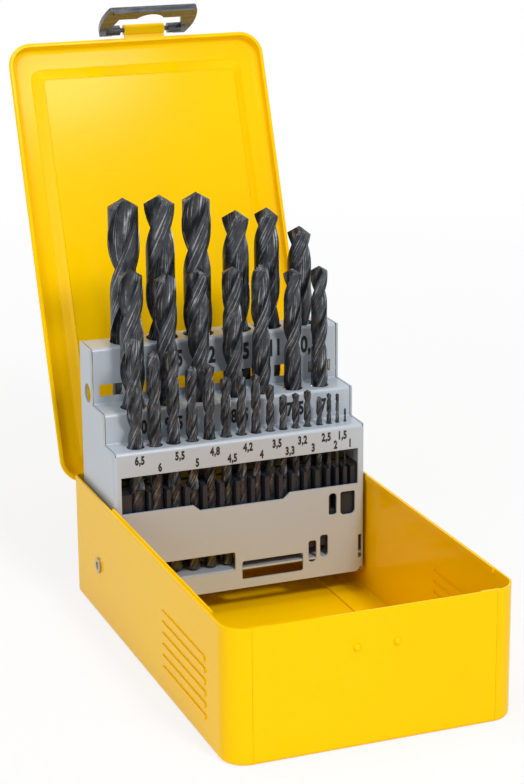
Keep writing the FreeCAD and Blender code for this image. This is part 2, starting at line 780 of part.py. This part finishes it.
# Pivots
def pivot_rivets():
    """A rivet through each side wall, with the stand hung on its shank."""
    outer_head = Part.makeCylinder(rivet_head_radius, rivet_head_height,
                                   V(half_width, pivot_y, pivot_z), V(1, 0, 0))
    inner_face = stand_half - sheet - washer_gap
    inner_head = Part.makeCylinder(rivet_head_radius, rivet_head_height,
                                   V(inner_face - rivet_head_height, pivot_y, pivot_z), V(1, 0, 0))
    shank = crossbar(rivet_radius, inner_face - rivet_head_height, half_width, pivot_y, pivot_z)
    rim = half_width + rivet_head_height
    dish = Part.makeCylinder(rivet_radius, rivet_head_height, V(rim - rivet_head_height / 2, pivot_y, pivot_z),
                             V(1, 0, 0))
    outer_head = outer_head.cut(dish)
    right = join([outer_head, shank, inner_head])
    return Part.makeCompound([right, mirrored(right)])


def pivot_washers():
    """A washer on each rivet, between the case wall and the stand."""
    x0 = stand_half + washer_gap
    x1 = half_width - sheet
    ring = crossbar(washer_radius, x0, x1, pivot_y, pivot_z)
    right = ring.cut(crossbar(rivet_radius, x0 - cut, x1 + cut, pivot_y, pivot_z))
    return Part.makeCompound([right, mirrored(right)])


# Drills
def row_places(shares):
    """Places along X for a row."""
    return [stand_half * share for share in shares]


def all_drills():
    """Every drill with the place of its axis and its turn."""
    rows = ((front_row, front_row_shares, front_row_back, front_row_turns),
            (middle_row, middle_row_shares, middle_row_back, middle_row_turns),
            (back_row, back_row_shares, back_row_back, back_row_turns))
    found = []
    for row, shares, back, turns in rows:
        for x, drill, turn in zip(row_places(shares), row, turns):
            found.append((x, stand_front + back, drill, turn))
    return found


def polar(radius, degrees, z):
    angle = math.radians(degrees)
    return V(radius * math.cos(angle), radius * math.sin(angle), z)


def flute_section(radius, z):
    """Cross-section of the fluted part: two relieved lands with their margins, and two hollow flutes."""
    core = radius * core_share
    relief = radius * land_clearance_share
    edges = []
    for turn in (0, 180):
        heel = turn - land_angle
        step = turn + land_angle - margin_angle
        lip = turn + land_angle
        edges.append(Part.Arc(polar(relief, heel, z), polar(relief, turn, z), polar(relief, step, z)).toShape())
        edges.append(Part.makeLine(polar(relief, step, z), polar(radius, step, z)))
        edges.append(Part.Arc(polar(radius, step, z), polar(radius, (step + lip) / 2, z),
                              polar(radius, lip, z)).toShape())
        edges.append(Part.Arc(polar(radius, lip, z), polar(core, turn + 90, z),
                              polar(relief, heel + 180, z)).toShape())
    return Part.Wire(edges)


def twist_drill(diameter, length, flute_length):
    """A twist drill standing on its shank, point up."""
    radius = diameter / 2
    shank_length = length - flute_length
    spine = Part.Wire([Part.makeLine(V(0, 0, shank_length), V(0, 0, length))])
    helix = Part.makeHelix(flute_pitch_share * diameter, flute_length, radius)
    helix.translate(V(0, 0, shank_length))
    sweep = Part.BRepOffsetAPI.MakePipeShell(spine)
    sweep.setAuxiliarySpine(Part.Wire(helix.Edges), True, 0)
    sweep.add(flute_section(radius, shank_length))
    sweep.build()
    sweep.makeSolid()
    point = radius / math.tan(math.radians(point_angle / 2))
    wide = 2 * radius
    outline = [V(0, 0, length + radius), V(0, 0, length), V(wide, 0, length - 2 * point),
               V(wide, 0, length + radius), V(0, 0, length + radius)]
    around = Part.Face(Part.makePolygon(outline)).revolve(V(0, 0, 0), V(0, 0, 1), 360)
    fluted = sweep.shape().cut(around)
    shank = Part.makeCylinder(radius, shank_length)
    foot = [edge for edge in shank.Edges if near(edge.BoundBox.ZMax, 0)]
    shank = shank.makeChamfer(shank_chamfer_share * diameter, foot)
    return fluted.fuse(shank)


def drill_name(diameter):
    return "drill_" + ("%04.1f" % diameter).replace(".", "_")


# Write every piece
pieces = {
    "case_tray": case_tray(),
    "case_side_right": case_side(),
    "lid_shell": lid_shell(),
    "hinge_leaf_case": hinge_leaf_case(),
    "hinge_leaf_lid": hinge_leaf_lid(),
    "hinge_pin": hinge_pin(),
    "lid_lug": lid_lug(),
    "latch_clip": latch_clip(),
    "stand_shell": stand_shell(),
    "base_shelf": base_shelf(),
    "middle_steps": middle_steps(),
    "shank_comb": shank_comb(),
    "rear_guide": rear_guide(),
    "pivot_rivets": pivot_rivets(),
    "pivot_washers": pivot_washers(),
}
pieces["case_side_left"] = mirrored(pieces["case_side_right"])
for x, y, (diameter, length, flute_length, level), turn in all_drills():
    standing = twist_drill(diameter, length, flute_length)
    standing.rotate(V(0, 0, 0), V(0, 0, 1), turn)
    standing.translate(V(x, y, stand_foot + level))
    pieces[drill_name(diameter)] = standing

for name, shape in pieces.items():
    shape.exportStep("parts/" + name + ".step")
    print(name, len(shape.Solids), "solids, volume", round(shape.Volume, 2), "valid", shape.isValid())
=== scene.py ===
"""Drill bit case: painted sheet, blackened twist drills, a moulded clip latch and printed sizes.

Metres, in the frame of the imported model: X across the case, -Y the front wall, +Z up.
"""
import bpy
import json
import math
from mathutils import Matrix, Vector

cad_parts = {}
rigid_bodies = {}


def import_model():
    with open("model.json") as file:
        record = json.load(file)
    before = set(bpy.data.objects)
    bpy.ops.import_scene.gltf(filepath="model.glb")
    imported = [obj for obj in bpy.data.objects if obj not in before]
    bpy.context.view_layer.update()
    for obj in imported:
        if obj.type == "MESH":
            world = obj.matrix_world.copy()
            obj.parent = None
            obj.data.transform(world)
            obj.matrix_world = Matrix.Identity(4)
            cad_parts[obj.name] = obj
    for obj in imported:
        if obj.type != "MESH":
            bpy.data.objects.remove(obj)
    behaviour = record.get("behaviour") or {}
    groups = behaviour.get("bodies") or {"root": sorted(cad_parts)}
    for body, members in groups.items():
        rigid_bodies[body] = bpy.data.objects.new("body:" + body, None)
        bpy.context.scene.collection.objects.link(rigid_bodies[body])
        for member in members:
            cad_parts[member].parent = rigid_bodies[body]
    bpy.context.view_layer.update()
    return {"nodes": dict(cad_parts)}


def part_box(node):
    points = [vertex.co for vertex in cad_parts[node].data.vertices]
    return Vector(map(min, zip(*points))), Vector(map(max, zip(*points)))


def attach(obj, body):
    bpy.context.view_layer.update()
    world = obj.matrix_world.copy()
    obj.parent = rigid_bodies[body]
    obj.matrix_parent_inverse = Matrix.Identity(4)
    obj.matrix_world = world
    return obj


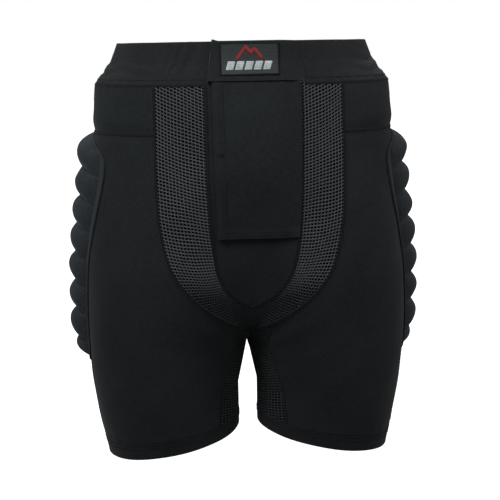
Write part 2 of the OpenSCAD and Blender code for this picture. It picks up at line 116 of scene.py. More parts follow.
def through(xs, ys, x):
    """A smooth line through given points."""
    slopes = np.empty_like(ys)
    slopes[1:-1] = (ys[2:] - ys[:-2]) / (xs[2:] - xs[:-2])
    slopes[0] = (ys[1] - ys[0]) / (xs[1] - xs[0])
    slopes[-1] = (ys[-1] - ys[-2]) / (xs[-1] - xs[-2])
    i = np.clip(np.searchsorted(xs, x, side="right") - 1, 0, len(xs) - 2)
    h = xs[i + 1] - xs[i]
    q = (x - xs[i]) / h
    p = q * q * (3 - 2 * q)
    return mix(ys[i], ys[i + 1], p) + h * q * (1 - q) * ((1 - q) * slopes[i] - q * slopes[i + 1])


def half_gap(d):
    return LEG_GAP * np.clip((np.asarray(d, float) - CROTCH) / GAP_FADE, 0, 1)


def ring(d):
    """The shape of the section at a drop: two arc offsets, the arc's end angle and its width ratio."""
    w = through(DROPS, HALF, d)
    gap = half_gap(d)
    pinched = np.clip(1 - (CROTCH - d) / PINCH, 0, None) ** 1.35
    r = np.where(d < CROTCH, pinched, (w + gap) / (w - gap))
    end = np.where(r >= 1, math.pi, np.arccos(-np.clip(r, 0, 1)))
    return w * r / (1 + r), w / (1 + r), end, r


def skin(s, d):
    """The bare form, for s from -1 (front centre) over 0 (side) to 1 (back centre)."""
    q0, q1, end, r = ring(d)
    c0 = np.cos(s * end)
    fill = 1 - smooth(d, BRIDGE_TOP, CROTCH)
    bridged = c0 - fill * c0**3 / (3 * np.maximum(r, 0.25) ** 2)
    c = np.where((c0 < 0) & (d < CROTCH), bridged, c0)
    depth = np.where(s < 0, through(DROPS, FRONT, d), through(DROPS, BACK, d))
    y = np.sign(s) * np.sqrt(np.clip(1 - c * c, 0, None)) * depth
    low = CROTCH + (d - CROTCH) * (1 - HEM_RISE / LEG * (1 - np.cos(math.pi * s)) / 2)
    return np.stack([q0 + q1 * c0, y, -np.where(d <= CROTCH, d, low)], -1)


def unit(a):
    return a / np.maximum(np.linalg.norm(a, axis=-1, keepdims=True), 1e-12)


def normal(s, d):
    down, turn = 0.5, 0.002
    return unit(np.cross(skin(s, d + down) - skin(s, d - down), skin(s + turn, d) - skin(s - turn, d)))


def relief(v, d):
    """Small unevenness of the worn fabric, in millimetres: waves, each with its height and lengths."""
    g = v * V_UNIT
    side = smooth(np.abs(np.abs(v) - 1), 0.75, 0.25)
    # soft waves of the panels
    body = smooth(d, BAND + 4, BAND + 40)
    r = body * (0.45 * np.sin(g / 31 + d / 47) + 0.35 * np.sin(g / 19 - d / 29 + 1.3))
    r += body * 0.22 * np.sin(g / 9.5 + d / 12.5 + 2.1 + np.sin(d / 31))
    # the yoke seam draws in, with a swell above it
    r -= 1.6 * side * np.exp(-(((d - YOKE) / 7.0) ** 2))
    r += 0.9 * side * np.exp(-(((d - YOKE + 14) / 9.0) ** 2))
    # puckers under the waistband
    pucker = np.exp(-(((d - BAND - 4) / 7.0) ** 2))
    r += 0.42 * pucker * np.sin(g / 2.6 + 1.7 * np.sin(g / 17))
    # gathers in the waistband beside the tab, then its long waves and its ribs at the sides
    gather = np.exp(-(((g + 78) / 26.0) ** 2)) * smooth(BAND - d, 0, 20)
    r += 0.9 * gather * np.sin(g / 2.3 + d / 11 + np.sin(g / 7))
    r += 0.25 * smooth(BAND + 2 - d, 0, 8) * np.sin(g / 13 + 0.6)
    ribs = side * smooth(d, 14, 24) * smooth(BAND - d, 0, 6)
    r += 0.9 * ribs * np.sin(d / 1.9 + 1.2 * np.sin(g / 15))
    # puckers above the hem
    hem = np.exp(-(((d - LENGTH + HEM + 4) / 6.0) ** 2))
    r += 0.3 * hem * np.sin(g / 2.9 + 1.1 * np.sin(g / 13))
    # drag lines beside the crotch
    drag = np.exp(-(((np.abs(v) - 0.12) / 0.16) ** 2)) * np.exp(-(((d - CROTCH + 26) / 30.0) ** 2))
    r += 0.9 * drag * np.sin((d * 0.9 + np.abs(g) * 0.8) / 5.2)
    return r


def alike(*values):
    """The values as number grids of one shape."""
    return np.broadcast_arrays(*(np.asarray(x, float) for x in values))


def place(v, d, lift):
    """Points in metres. Girths past 2 or -2 come round again from the other side."""
    v, d, lift = alike(v, d, lift)
    w = np.where(v > 2, v - 4, np.where(v < -2, v + 4, v))
    s = np.abs(w) - 1
    p = skin(s, d) + normal(s, d) * (lift + relief(w, d))[..., None]
    p[..., 0] = np.where((np.abs(s) > EDGE_TURN) & (d < CROTCH), 0, p[..., 0])
    p[..., 0] *= np.where(w < 0, -1, 1)
    return p * MM


def leg_place(s, d, lift, side):
    """Points on one leg, in metres, where s may run past -1 or 1 round the inseam."""
    s, d, lift = alike(s, d, lift)
    turn = np.where(s < -1, s + 2, np.where(s > 1, s - 2, s))
    waves = relief(side * (np.abs(turn) + 1), d) * smooth(1 - np.abs(turn), 0, 0.15)
    p = skin(turn, d) + normal(turn, d) * (lift + waves)[..., None]
    p[..., 0] = np.where((np.abs(s) > EDGE_TURN) & (d < CROTCH), 0, p[..., 0]) * side
    return p * MM


def v_at(x, d):
    """The girth value at a distance x to the side of the front centre."""
    q0, q1, end, _ = ring(d)
    return np.sign(x) * (1 - np.arccos(np.clip((np.abs(x) - q0) / q1, -1, 1)) / end)


def band_v(x, d=20.0):
    """The girth value of one place on the waistband, at half its height."""
    return float(v_at(x, np.array(d)))


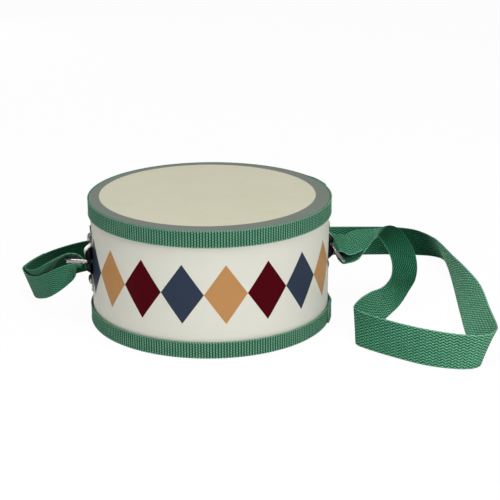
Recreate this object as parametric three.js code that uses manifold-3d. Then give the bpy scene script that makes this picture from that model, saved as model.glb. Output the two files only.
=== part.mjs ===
// Child's toy drum: a bent plywood shell in a printed sleeve, two film heads, green webbing
// trims with lapped ends, two riveted ring brackets and one green webbing shoulder strap.
// Millimetres, +Z up. The origin is the middle of the bottom head's outer face.
import * as THREE from 'three';
import { mergeVertices } from 'three/addons/utils/BufferGeometryUtils.js';
import Module from 'manifold-3d';

const wasm = await Module();
wasm.setup();

// Drum
const DRUM_HEIGHT = 106.2;
const SLEEVE_RADIUS = 100;
const SLEEVE_THICKNESS = 0.4;
const SHELL_WALL = 4;
const LAYER_GAP = 0.15;
const SEAM_GAP = 0.6;
const FACET_DEG = 3;

// Hoops inside both rims, and the batten glued over the shell's joint
const HOOP_WALL = 4;
const HOOP_DEPTH = 12;
const BATTEN_WIDTH = 30;
const BATTEN_THICKNESS = 3;

// Heads and rim trims
const FILM_THICKNESS = 0.4;
const SKIRT_DROP = 11;
const TRIM_WIDTH = 13.5;
const TRIM_THICKNESS = 1.2;
const TRIM_LAP_DEG = 11;
const TRIM_RAMP_DEG = 9;
const TRIM_SETBACK = 0.2;
const TRIM_END_GAP_DEG = 0.15;

// Directions round the drum, from +X towards +Y
const SHELL_SEAM_DEG = 90;
const SLEEVE_SEAM_DEG = 96;
const HOOP_SEAM_DEG = 60;
const TOP_TRIM_END_DEG = 15;
const BOTTOM_TRIM_END_DEG = -16;
const RIGHT_BRACKET_DEG = 9;
const LEFT_BRACKET_DEG = RIGHT_BRACKET_DEG - 180;

// Bracket: a leaf-shaped plate with a raised bridge and two domed rivets
const BRACKET_HEIGHT = 55.5;
const PLATE_LENGTH = 58;
const PLATE_WIDTH = 13;
const PLATE_THICKNESS = 1;
const PLATE_STANDOFF = 0.2;
const LOBE_MARGIN = 0.7;
const TIP_LENGTH = 3;
const TIP_FULLNESS = 0.7;
const WAIST_FULLNESS = 0.4;
const BRIDGE_LENGTH = 25;
const BRIDGE_RAMP = 4;
const BRIDGE_RISE = 5.2;
const RIVET_SPACING = 36;
const RIVET_HEAD_RADIUS = 4.4;
const RIVET_HEAD_HEIGHT = 2.3;
const RIVET_SHANK_RADIUS = 1.5;
const RIVET_TAIL_RADIUS = 2.6;
const RIVET_TAIL_HEIGHT = 1.1;
const WASHER_RADIUS = 5;
const WASHER_THICKNESS = 0.9;
const TURNED_SIDES = 20;
const FIT_GAP = 0.3;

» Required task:
From the records above, give again exactly the lines running from the line with "# Write every piece" to the line with "obj.data.transform(world)", inclusive.

» Response for this exercise:
# Write every piece
pieces = {
    "case_tray": case_tray(),
    "case_side_right": case_side(),
    "lid_shell": lid_shell(),
    "hinge_leaf_case": hinge_leaf_case(),
    "hinge_leaf_lid": hinge_leaf_lid(),
    "hinge_pin": hinge_pin(),
    "lid_lug": lid_lug(),
    "latch_clip": latch_clip(),
    "stand_shell": stand_shell(),
    "base_shelf": base_shelf(),
    "middle_steps": middle_steps(),
    "shank_comb": shank_comb(),
    "rear_guide": rear_guide(),
    "pivot_rivets": pivot_rivets(),
    "pivot_washers": pivot_washers(),
}
pieces["case_side_left"] = mirrored(pieces["case_side_right"])
for x, y, (diameter, length, flute_length, level), turn in all_drills():
    standing = twist_drill(diameter, length, flute_length)
    standing.rotate(V(0, 0, 0), V(0, 0, 1), turn)
    standing.translate(V(x, y, stand_foot + level))
    pieces[drill_name(diameter)] = standing

for name, shape in pieces.items():
    shape.exportStep("parts/" + name + ".step")
    print(name, len(shape.Solids), "solids, volume", round(shape.Volume, 2), "valid", shape.isValid())
=== scene.py ===
"""Drill bit case: painted sheet, blackened twist drills, a moulded clip latch and printed sizes.

Metres, in the frame of the imported model: X across the case, -Y the front wall, +Z up.
"""
import bpy
import json
import math
from mathutils import Matrix, Vector

cad_parts = {}
rigid_bodies = {}


def import_model():
    with open("model.json") as file:
        record = json.load(file)
    before = set(bpy.data.objects)
    bpy.ops.import_scene.gltf(filepath="model.glb")
    imported = [obj for obj in bpy.data.objects if obj not in before]
    bpy.context.view_layer.update()
    for obj in imported:
        if obj.type == "MESH":
            world = obj.matrix_world.copy()
            obj.parent = None
            obj.data.transform(world)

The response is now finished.